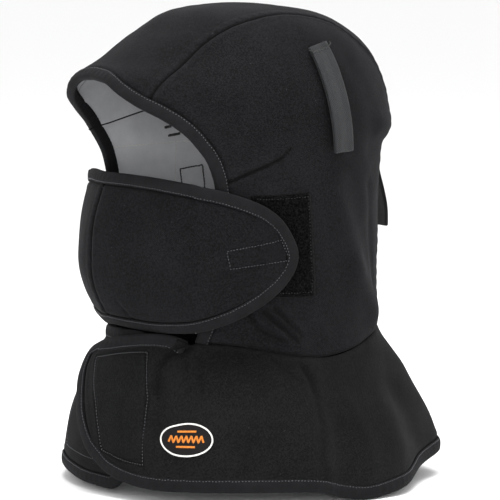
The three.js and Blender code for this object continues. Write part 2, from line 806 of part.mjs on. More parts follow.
// The columns stay upright: top and bottom are cut at the same rows.
const guardTop = evenPlaces(topRow, onGuard, GUARD_STEPS, 0, EDGE_ROOM);
const guardBottom = guardTop.map(([turn]) => {
  let s = 0;
  while (s < 1 && topRow(s)[0] > turn) s += 1e-3;
  return bottomRow(Math.min(s, 1));
});
const guardLine = (a, b) => {
  const line = (s) => [mix(a[0], b[0], s), mix(a[1], b[1], s)];
  return evenPlaces(line, onGuard, GUARD_ROWS, EDGE_ROOM, EDGE_ROOM);
};
const GUARD_BOW = 11;
const guardSeam = guardLine(guardTop[0], guardBottom[0]);
const guardEnd = guardLine(guardTop[GUARD_STEPS], guardBottom[GUARD_STEPS]).map(([turn, share], i) => {
  const s = i / GUARD_ROWS;
  return [turn - GUARD_BOW * s * (1 - s), share];
});
const guardNear = fillGrid(guardTop, guardBottom, guardSeam, guardEnd, onGuard);
const guardFar = guardNear.map((row) => row.map(([turn, share]) => [360 - turn, share]).reverse());
const guardNearCut = drawIn(guardNear, "left", onGuard, HALF_GAP);
const guardFarCut = drawIn(guardFar, "right", onGuard, HALF_GAP);

// Rails around one half of the guard, then the other, in one closed loop.
const guardRail = (i, j, down, over) => {
  return [0, 1, 2].map((k) => guardNear[i + k * down][j + k * over]);
};
const guardCols = guardTop.map((_, j) => j).slice(0, -1);
const guardMiddle = guardSeam.map((_, i) => i).slice(1, -1);
const halfRails = [
  ...guardCols.map((j) => guardRail(0, j, 1, 0)),
  guardRail(0, GUARD_STEPS, 1, -1),
  ...guardMiddle.map((i) => guardRail(i, GUARD_STEPS, 0, -1)),
  guardRail(GUARD_ROWS, GUARD_STEPS, -1, -1),
  ...guardCols.map((j) => guardRail(GUARD_ROWS, j, -1, 0)).reverse(),
];
const turnRail = (rail) => rail.map(([turn, share]) => [360 - turn, share]);
const guardRails = halfRails.concat(halfRails.slice(1, -1).reverse().map(turnRail));

// A loop patch as a grid on the hood.
function loopGrid() {
  const rows = 6;
  const cols = 4;
  const grid = [];
  for (let i = 0; i <= rows; i += 1) {
    const level = mix(LOOP_TOP_LEVEL, LOOP_BOTTOM_LEVEL, i / rows);
    const rear = mix(LOOP_REAR_TOP_TURN, LOOP_REAR_BOTTOM_TURN, i / rows);
    const row = [];
    for (let j = 0; j <= cols; j += 1) row.push(polar(mix(LOOP_FRONT_TURN, rear, j / cols), level));
    grid.push(row);
  }
  return grid;
}

// A hook patch fills the room between the guard and the loop patch, so that
// the guard rests on the cheeks.
const loopFace = 2 * GAP + LOOP_PATCH;
function onHook([degrees, share], height) {
  if (height > 0) return onGuard([degrees, share], -GUARD_CLOTH - 2 * GAP);
  const turn = degrees * DEG;
  const z = guardBase([degrees, share]).z;
  return place(turn, hoodRadiusAt(turn, z) + loopFace + GAP, z);
}
function hookGrid(side) {
  const grid = [];
  for (let i = 0; i <= 2; i += 1) {
    const row = [];
    for (let j = 0; j <= 4; j += 1) {
      const turn = mix(HOOK_FRONT_TURN, HOOK_REAR_TURN, j / 4);
      row.push([side > 0 ? turn : 360 - turn, mix(HOOK_TOP, HOOK_BOTTOM, i / 2)]);
    }
    grid.push(row);
  }
  return grid;
}

// A strap of webbing doubled at its free end, sewn down at its top.
function strap(i, side) {
  const steps = 8;
  const slit = GAP;
  const from = polar(STRAPS.top_turn[i] * side, STRAPS.top_level[i]);
  const to = polar(STRAPS.end_turn[i] * side, STRAPS.end_level[i]);
  const places = evenPlaces((s) => [mix(from[0], to[0], s), mix(from[1], to[1], s)], onHood, steps);
  const length = places.slice(1).reduce((sum, at, k) => {
    return sum + onHood(at, 0).distanceTo(onHood(places[k], 0));
  }, 0);
  const stand = STRAPS.stand_off[i] * WEBBING_WIDTH;
  const lift = (s) => 5 * GAP + stand * ease(s, 0.1, 1.15);
  const across = places.map((here, k) => {
    const before = onHood(places[Math.max(k - 1, 0)], 0);
    const fall = onHood(places[Math.min(k + 1, steps)], 0).sub(before);
    return fall.cross(onHood(here, 1).sub(onHood(here, 0))).normalize();
  });
  const at = (s, height, side) => {
    const k = Math.min(Math.floor(s * steps), steps - 1);
    const half = (side * WEBBING_WIDTH) / 2;
    const low = onHood(places[k], lift(k / steps) + height).addScaledVector(across[k], half);
    const high = onHood(places[k + 1], lift((k + 1) / steps) + height).addScaledVector(across[k + 1], half);
    return low.lerp(high, s * steps - k);
  };
  const full = 2 * WEBBING + slit;
  const spots = [];
  for (let k = 0; k <= steps; k += 1) spots.push([k / steps, full]);
  spots.push([1 + 0.9 * WEBBING / length, full * 0.75], [1 + 0.9 * WEBBING / length, full * 0.25]);
  for (let k = steps; k >= 0; k -= 1) spots.push([k / steps, 0]);
  for (let k = 0; k < steps; k += 1) spots.push([k / steps, WEBBING]);
  spots.push([1 - WEBBING / length, WEBBING], [1 - WEBBING / length, WEBBING + slit]);
  for (let k = steps - 1; k >= 0; k -= 1) spots.push([k / steps, WEBBING + slit]);
  const outline = spots.map(([s, height]) => new THREE.Vector2(s * length, height));
  const rings = [-1, 1].map((side) => spots.map(([s, height]) => at(s, height, side)));
  return sweep(rings, outline, false);
}

// Badge places: an oval measured along the cape around its middle.
function badgePlace(angle, length, height) {
  const middle = [BADGE_TURN, BADGE_SHARE];
  const wide = onCape([BADGE_TURN + 1, BADGE_SHARE], 0).distanceTo(onCape(middle, 0));
  const tall = onCape([BADGE_TURN, BADGE_SHARE + 0.01], 0).distanceTo(onCape(middle, 0)) / 0.01;
  return [
    BADGE_TURN + (Math.cos(angle) * length) / 2 / wide,
    BADGE_SHARE + (Math.sin(angle) * height) / 2 / tall,
  ];
}
function badgeGrid(shares, inset) {
  const steps = 28;
  const length = BADGE_LENGTH - 2 * inset;
  const height = BADGE_HEIGHT - 2 * inset;
  return shares.map((share) => {
    const row = [];
    for (let k = 0; k <= steps; k += 1) {
      const angle = (2 * Math.PI * (k % steps)) / steps;
      row.push(badgePlace(angle, length * share, height * share));
    }
    return row;
  });
}
// The field is cut in columns so that it needs no pole in its middle.
function badgeField() {
  const cols = 10;
  const length = BADGE_LENGTH - 2 * (BADGE_BORDER + GAP);
  const height = BADGE_HEIGHT - 2 * (BADGE_BORDER + GAP);
  const grid = [];
  for (let j = 0; j <= cols; j += 1) {
    const angle = mix(0.12, Math.PI - 0.12, j / cols);
    const up = badgePlace(angle, length, height);
    const down = badgePlace(-angle, length, height);
    grid.push([0, 0.5, 1].map((s) => [mix(up[0], down[0], s), mix(up[1], down[1], s)]));
  }
  return grid;
}
const borderInner = badgeGrid([1], BADGE_BORDER)[0];
const borderOuter = badgeGrid([1], 0)[0];

const part = new THREE.Group();
part.name = "hard_hat_liner";
function add(name, geometry, look) {
  const mesh = new THREE.Mesh(geometry, new THREE.MeshStandardMaterial(look));
  mesh.name = name;
  part.add(mesh);
}

const shell = (grid) => thickSheet([grid], onHood, 0, -SHELL);
add("crown_panel", shell(crownCut), CLOTH);
add("side_panel_left", shell(sideCut), CLOTH);
add("side_panel_right", shell(flip(sideCut)), CLOTH);

const liningGrids = [crownGrid, sideGrid, farSideGrid];
add("hood_lining", thickSheet(liningGrids, onHood, -SHELL - GAP, -WALL), SILVER);
add("face_binding", binding(faceRails, faceRails.map(() => false), onHood, WALL, false), BINDING);

add("cape", thickSheet([capeGrid], onCape, 0, -SHELL), CLOTH);
add("cape_binding", binding(capeRails, slantsOf(capeRails), onCape, SHELL, false), BINDING);

add("guard_panel_left", thickSheet([guardNearCut], onGuard, 0, -GUARD_CLOTH), CLOTH);
add("guard_panel_right", thickSheet([guardFarCut], onGuard, 0, -GUARD_CLOTH), CLOTH);
add("guard_binding", binding(guardRails, slantsOf(guardRails), onGuard, GUARD_CLOTH, true), BINDING);

add("loop_patch_left", thickSheet([loopGrid()], onHood, loopFace, 2 * GAP), FUZZ);
add("loop_patch_right", thickSheet([flip(loopGrid())], onHood, loopFace, 2 * GAP), FUZZ);
add("hook_patch_left", thickSheet([hookGrid(1)], onHook, 1, 0), HOOK);
add("hook_patch_right", thickSheet([hookGrid(-1)], onHook, 1, 0), HOOK);

add("side_strap_left", strap(0, 1), WEB);
add("side_strap_right", strap(0, -1), WEB);
add("rear_strap", strap(1, 1), WEB_BLACK);

add("badge_field", thickSheet([badgeField()], onCape, GAP + BADGE_CLOTH, GAP), BADGE_BLACK);
add("badge_border", thickSheet([[borderInner, borderOuter]], onCape, GAP + 1.4 * BADGE_CLOTH, GAP), BADGE_WHITE);

export default part;
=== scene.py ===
"""A hard hat liner: brushed cotton hood, grey lining, taped edges, cape, cheek guard and webbing straps."""
import math
import bpy
import numpy as np
from mathutils import Matrix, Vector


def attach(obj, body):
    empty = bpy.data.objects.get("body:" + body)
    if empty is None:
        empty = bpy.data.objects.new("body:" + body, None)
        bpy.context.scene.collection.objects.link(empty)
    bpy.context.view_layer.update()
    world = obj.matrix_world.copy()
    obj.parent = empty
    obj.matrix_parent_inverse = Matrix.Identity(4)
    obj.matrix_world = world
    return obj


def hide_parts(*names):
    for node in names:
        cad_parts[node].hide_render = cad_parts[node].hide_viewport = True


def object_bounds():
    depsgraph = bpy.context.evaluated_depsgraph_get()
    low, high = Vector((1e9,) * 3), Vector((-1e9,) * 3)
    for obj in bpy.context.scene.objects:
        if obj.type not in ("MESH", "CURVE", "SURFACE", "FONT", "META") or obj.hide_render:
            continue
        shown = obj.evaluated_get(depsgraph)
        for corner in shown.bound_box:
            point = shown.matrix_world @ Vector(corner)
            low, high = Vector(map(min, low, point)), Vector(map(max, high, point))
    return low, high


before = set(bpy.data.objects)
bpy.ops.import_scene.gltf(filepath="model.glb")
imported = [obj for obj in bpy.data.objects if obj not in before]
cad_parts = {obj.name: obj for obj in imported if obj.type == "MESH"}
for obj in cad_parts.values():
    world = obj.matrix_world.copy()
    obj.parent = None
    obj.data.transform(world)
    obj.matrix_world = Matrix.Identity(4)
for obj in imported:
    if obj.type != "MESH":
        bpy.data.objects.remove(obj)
cad_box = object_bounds()

# Camera, floor and studio light. The camera stands three metres off, ahead of
# the wearer's left shoulder and a little above. The floor is plain pale board
# and the light is a white room with three soft boxes.
MM = 0.001
VIEW_TURN = math.radians(60)
VIEW_RISE = math.radians(6)
VIEW_DISTANCE = 3.0
VIEW_RIGHT_MM = 3.75
VIEW_UP_MM = -181.9
LENS_MM = 288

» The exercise
Only the lines from the line with "BADGE_CLOTH, GAP), BADGE_BLACK);" to the line with "low, high = Vector((1e9,)", inclusive, are to be printed, exactly as they appear.

» Solution for this problem
add("badge_field", thickSheet([badgeField()], onCape, GAP + BADGE_CLOTH, GAP), BADGE_BLACK);
add("badge_border", thickSheet([[borderInner, borderOuter]], onCape, GAP + 1.4 * BADGE_CLOTH, GAP), BADGE_WHITE);

export default part;
=== scene.py ===
"""A hard hat liner: brushed cotton hood, grey lining, taped edges, cape, cheek guard and webbing straps."""
import math
import bpy
import numpy as np
from mathutils import Matrix, Vector


def attach(obj, body):
    empty = bpy.data.objects.get("body:" + body)
    if empty is None:
        empty = bpy.data.objects.new("body:" + body, None)
        bpy.context.scene.collection.objects.link(empty)
    bpy.context.view_layer.update()
    world = obj.matrix_world.copy()
    obj.parent = empty
    obj.matrix_parent_inverse = Matrix.Identity(4)
    obj.matrix_world = world
    return obj


def hide_parts(*names):
    for node in names:
        cad_parts[node].hide_render = cad_parts[node].hide_viewport = True


def object_bounds():
    depsgraph = bpy.context.evaluated_depsgraph_get()
    low, high = Vector((1e9,) * 3), Vector((-1e9,) * 3)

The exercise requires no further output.